Most UAs encountering these redirects will be sending GETs. Your tests used HEAD. Why not use what most UAs will be using?

(In reply to comment #68)

Most UAs encountering these redirects will be sending GETs. Your tests used
HEAD. Why not use what most UAs will be using?

Shouldn't the response header for a HEAD request be identical to that for a GET request?

(In reply to comment #69)

Shouldn't the response header for a HEAD request be identical to that for a
GET
request?

Probably the same most of the time. Not saying HEAD testing is worthless but the first thing to test should be something that more closely approximates actual usage in the wild.

As I suggested on IRC, I think this is an area where defined test cases would be very helpful, arguably essential.

For the Toolserver redirects to come, I wrote Gerrit change #108467 if that's useful for this bug.

(In reply to Gerrit Notification Bot from comment #64)

https://gerrit.wikimedia.org/r/106109

jeremyb: Patch should be split into several patches - anybody willing to do this?

Greg: You set this to highest priority half a year ago. Is the importance still correct?

Lowering prio (thanks for the ping, Andre). Letting Jeremy/Ops take it from here.

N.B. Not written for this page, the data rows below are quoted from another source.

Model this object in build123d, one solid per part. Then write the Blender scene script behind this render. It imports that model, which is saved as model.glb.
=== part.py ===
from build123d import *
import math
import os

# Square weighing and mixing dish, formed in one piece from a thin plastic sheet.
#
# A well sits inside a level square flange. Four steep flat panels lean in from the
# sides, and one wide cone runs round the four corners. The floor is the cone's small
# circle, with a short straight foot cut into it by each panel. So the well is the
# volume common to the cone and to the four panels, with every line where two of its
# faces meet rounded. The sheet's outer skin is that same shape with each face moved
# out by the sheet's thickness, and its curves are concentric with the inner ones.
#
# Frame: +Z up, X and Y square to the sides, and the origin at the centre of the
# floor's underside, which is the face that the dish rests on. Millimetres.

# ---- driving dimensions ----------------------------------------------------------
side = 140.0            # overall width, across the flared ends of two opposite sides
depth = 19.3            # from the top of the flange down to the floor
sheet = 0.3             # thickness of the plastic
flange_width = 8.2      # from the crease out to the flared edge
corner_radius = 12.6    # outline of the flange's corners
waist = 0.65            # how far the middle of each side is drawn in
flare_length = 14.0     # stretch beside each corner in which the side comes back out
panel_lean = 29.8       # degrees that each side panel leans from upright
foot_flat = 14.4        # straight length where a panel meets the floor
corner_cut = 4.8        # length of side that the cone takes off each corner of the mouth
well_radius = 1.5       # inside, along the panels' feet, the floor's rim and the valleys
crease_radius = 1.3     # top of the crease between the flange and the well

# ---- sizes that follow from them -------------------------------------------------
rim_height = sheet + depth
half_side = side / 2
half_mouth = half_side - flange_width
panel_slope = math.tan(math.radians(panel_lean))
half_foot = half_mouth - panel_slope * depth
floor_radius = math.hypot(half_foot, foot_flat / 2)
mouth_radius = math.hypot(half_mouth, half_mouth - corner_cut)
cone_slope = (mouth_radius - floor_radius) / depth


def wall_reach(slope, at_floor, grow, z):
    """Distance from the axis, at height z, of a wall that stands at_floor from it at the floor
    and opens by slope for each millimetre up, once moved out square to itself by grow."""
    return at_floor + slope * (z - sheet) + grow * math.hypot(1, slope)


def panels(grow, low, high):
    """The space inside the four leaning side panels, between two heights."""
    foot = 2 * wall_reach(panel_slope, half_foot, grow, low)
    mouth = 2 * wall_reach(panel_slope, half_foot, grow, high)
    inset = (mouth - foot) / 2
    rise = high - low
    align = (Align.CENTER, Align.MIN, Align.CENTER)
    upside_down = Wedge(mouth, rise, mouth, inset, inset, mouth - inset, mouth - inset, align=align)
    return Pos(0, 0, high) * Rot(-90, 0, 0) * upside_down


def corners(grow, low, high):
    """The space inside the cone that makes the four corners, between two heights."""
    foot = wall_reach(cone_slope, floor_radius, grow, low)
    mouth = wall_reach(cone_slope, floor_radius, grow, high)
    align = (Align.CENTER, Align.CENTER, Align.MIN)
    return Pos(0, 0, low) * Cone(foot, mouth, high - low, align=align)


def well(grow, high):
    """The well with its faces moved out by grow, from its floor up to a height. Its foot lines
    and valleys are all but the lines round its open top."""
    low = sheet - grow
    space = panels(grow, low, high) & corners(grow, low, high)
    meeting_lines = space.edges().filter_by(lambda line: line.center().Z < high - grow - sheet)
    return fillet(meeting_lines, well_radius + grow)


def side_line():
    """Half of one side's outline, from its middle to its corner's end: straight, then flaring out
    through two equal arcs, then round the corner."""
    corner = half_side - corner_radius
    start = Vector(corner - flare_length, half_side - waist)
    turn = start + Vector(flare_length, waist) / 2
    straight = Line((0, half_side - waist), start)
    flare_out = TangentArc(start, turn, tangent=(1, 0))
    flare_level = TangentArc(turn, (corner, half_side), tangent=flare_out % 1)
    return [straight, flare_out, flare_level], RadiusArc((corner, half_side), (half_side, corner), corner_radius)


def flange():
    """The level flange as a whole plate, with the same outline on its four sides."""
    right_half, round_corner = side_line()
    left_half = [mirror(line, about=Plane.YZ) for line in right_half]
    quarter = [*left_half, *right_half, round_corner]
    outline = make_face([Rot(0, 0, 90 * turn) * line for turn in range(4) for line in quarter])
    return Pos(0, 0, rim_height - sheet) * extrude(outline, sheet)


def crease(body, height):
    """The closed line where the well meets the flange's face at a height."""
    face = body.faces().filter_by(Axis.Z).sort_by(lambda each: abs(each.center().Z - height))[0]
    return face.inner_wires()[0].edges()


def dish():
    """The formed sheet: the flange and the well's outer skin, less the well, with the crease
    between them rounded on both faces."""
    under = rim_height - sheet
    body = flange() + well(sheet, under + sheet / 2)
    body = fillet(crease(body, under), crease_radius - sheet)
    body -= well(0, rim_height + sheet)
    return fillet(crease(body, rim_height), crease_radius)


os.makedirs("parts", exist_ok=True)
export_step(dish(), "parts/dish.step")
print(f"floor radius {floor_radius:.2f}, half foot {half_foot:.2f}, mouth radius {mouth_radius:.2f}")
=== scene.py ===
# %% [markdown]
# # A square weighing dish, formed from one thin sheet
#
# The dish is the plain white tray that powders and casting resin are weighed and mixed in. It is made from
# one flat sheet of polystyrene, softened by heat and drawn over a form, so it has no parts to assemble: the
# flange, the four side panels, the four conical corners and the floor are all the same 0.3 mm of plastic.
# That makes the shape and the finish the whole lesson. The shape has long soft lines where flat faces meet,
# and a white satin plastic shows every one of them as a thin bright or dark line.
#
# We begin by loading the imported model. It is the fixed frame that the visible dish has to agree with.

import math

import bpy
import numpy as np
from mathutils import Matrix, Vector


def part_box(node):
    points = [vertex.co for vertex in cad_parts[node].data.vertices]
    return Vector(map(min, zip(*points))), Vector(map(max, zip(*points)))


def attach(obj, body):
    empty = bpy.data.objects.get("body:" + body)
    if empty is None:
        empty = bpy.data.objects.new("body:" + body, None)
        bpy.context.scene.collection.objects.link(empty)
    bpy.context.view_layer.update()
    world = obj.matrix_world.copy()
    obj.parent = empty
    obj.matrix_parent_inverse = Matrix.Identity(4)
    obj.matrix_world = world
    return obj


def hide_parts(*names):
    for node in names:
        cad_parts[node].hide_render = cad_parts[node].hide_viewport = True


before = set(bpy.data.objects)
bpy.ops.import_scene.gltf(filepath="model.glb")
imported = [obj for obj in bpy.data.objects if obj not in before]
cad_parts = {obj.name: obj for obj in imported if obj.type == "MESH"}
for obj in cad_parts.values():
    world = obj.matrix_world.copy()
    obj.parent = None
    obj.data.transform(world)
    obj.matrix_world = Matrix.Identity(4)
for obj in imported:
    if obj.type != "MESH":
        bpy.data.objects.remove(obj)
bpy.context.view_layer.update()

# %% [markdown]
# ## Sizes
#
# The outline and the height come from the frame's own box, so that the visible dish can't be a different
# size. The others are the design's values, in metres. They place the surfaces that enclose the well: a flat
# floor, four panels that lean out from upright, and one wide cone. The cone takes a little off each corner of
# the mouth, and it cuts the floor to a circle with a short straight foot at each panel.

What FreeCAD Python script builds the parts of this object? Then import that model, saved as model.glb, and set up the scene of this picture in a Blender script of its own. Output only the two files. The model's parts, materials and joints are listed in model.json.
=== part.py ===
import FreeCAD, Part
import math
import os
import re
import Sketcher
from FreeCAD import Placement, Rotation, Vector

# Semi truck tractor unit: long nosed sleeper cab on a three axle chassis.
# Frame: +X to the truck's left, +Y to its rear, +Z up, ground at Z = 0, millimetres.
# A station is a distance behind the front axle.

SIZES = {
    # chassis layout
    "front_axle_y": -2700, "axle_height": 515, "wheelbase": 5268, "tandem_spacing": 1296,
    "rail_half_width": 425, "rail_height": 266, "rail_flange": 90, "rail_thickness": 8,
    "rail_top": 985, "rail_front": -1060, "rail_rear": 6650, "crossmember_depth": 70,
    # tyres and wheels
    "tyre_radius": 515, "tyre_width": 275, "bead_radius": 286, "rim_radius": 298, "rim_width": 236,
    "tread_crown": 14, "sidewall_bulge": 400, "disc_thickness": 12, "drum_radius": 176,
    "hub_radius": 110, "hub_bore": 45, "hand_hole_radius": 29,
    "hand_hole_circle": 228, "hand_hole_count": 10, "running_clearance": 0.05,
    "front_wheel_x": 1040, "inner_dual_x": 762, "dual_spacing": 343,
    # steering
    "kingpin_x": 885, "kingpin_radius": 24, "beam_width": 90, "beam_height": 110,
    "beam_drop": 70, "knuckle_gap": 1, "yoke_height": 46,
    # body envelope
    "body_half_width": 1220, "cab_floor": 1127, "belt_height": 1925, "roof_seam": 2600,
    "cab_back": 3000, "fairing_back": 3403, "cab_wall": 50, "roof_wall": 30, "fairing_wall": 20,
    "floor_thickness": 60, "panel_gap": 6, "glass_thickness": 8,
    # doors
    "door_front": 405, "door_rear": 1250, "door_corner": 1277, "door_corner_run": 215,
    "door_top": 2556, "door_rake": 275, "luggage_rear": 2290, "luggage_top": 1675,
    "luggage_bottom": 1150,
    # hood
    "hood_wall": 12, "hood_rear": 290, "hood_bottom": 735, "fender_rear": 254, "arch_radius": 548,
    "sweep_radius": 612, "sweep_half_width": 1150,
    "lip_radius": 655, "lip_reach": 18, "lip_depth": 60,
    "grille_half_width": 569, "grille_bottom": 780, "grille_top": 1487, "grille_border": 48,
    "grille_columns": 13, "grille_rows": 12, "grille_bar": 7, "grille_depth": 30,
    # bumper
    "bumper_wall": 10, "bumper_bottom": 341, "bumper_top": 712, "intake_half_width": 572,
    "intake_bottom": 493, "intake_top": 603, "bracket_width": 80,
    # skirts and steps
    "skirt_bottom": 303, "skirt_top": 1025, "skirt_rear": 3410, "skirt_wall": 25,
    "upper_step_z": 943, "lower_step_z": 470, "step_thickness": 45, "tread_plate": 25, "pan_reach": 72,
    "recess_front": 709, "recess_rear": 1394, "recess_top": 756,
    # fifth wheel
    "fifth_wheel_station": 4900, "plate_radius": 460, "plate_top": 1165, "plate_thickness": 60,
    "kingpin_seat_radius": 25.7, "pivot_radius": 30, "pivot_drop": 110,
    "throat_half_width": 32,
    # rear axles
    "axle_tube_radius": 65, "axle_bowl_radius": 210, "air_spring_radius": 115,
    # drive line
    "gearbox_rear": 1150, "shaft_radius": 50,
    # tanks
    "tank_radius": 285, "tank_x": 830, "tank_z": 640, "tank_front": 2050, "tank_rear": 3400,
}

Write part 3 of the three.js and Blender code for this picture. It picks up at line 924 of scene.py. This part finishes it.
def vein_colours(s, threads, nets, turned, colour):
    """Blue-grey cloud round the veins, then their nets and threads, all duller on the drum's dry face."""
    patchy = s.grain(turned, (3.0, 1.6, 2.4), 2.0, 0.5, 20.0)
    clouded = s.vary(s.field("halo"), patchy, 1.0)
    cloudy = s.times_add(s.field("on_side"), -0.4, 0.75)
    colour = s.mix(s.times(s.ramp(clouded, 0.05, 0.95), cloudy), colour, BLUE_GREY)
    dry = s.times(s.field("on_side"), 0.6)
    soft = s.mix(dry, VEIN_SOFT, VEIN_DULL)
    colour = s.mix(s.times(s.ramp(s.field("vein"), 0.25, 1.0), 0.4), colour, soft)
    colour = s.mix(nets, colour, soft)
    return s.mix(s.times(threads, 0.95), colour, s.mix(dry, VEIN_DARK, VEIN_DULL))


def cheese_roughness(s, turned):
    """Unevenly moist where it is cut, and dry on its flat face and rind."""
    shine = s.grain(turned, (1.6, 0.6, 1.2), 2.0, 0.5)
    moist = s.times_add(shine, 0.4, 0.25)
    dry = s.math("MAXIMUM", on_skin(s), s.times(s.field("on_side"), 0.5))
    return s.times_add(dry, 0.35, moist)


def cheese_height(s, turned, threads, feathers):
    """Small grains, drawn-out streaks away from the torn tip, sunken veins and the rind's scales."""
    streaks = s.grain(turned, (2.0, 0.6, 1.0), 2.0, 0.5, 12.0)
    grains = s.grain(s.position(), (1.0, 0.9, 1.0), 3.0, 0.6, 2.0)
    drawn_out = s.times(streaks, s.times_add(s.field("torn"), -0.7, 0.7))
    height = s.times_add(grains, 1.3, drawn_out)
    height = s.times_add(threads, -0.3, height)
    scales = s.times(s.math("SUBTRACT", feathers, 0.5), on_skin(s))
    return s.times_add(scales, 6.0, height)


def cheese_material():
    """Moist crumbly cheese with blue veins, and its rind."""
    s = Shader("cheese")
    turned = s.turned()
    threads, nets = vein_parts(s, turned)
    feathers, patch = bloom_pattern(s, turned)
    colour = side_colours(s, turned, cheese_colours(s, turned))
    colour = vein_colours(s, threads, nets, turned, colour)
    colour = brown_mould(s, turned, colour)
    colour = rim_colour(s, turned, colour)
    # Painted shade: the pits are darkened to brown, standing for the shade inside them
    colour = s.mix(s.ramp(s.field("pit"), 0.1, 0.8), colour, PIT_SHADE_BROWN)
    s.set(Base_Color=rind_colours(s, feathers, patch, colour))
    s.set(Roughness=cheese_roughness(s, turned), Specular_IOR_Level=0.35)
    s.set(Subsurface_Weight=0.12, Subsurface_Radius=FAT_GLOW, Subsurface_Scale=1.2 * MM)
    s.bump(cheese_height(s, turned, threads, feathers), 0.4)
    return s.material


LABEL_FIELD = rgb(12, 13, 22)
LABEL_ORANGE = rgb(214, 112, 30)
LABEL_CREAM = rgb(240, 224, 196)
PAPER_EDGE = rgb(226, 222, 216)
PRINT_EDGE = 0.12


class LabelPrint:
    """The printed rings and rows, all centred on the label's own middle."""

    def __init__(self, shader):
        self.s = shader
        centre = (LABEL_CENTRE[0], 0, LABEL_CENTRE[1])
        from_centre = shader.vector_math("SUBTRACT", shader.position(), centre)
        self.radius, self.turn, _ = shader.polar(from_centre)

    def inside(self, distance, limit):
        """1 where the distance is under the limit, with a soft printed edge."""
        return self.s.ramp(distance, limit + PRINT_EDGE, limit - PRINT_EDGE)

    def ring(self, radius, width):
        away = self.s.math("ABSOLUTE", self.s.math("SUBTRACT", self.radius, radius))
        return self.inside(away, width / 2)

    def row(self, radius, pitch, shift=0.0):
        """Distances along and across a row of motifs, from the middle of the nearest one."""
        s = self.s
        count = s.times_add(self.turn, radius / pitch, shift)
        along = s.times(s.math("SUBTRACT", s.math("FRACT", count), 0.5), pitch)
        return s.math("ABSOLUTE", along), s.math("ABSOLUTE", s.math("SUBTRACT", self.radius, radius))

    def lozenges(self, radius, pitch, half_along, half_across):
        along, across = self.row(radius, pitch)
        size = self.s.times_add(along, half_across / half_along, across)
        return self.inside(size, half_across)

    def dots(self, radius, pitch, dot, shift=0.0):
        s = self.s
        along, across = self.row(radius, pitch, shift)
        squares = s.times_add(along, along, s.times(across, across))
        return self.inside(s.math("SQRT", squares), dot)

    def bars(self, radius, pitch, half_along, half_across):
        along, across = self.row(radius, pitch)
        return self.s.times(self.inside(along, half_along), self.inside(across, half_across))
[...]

Chris Steipp can review if needed.

Change 106109 merged by Tim Starling:
final (I hope!) fix for protorel redirects

https://gerrit.wikimedia.org/r/106109

Now fixed, based on testing the prior examples from this thread, plus a couple extras.

aa.wikipedia.com still doesn't work, but that's really bug 40998.

Reopen if you find one that still has the issue.

(In reply to Matthew Flaschen from comment #76)

aa.wikipedia.com still doesn't work, but that's really bug 40998.

I meant to say aa.wikiversity.com (the one mentioned earlier), but actually neither work.

sumanah wrote:

Thanks to everyone who raised or worked on this issue - you have helped keep our users safer.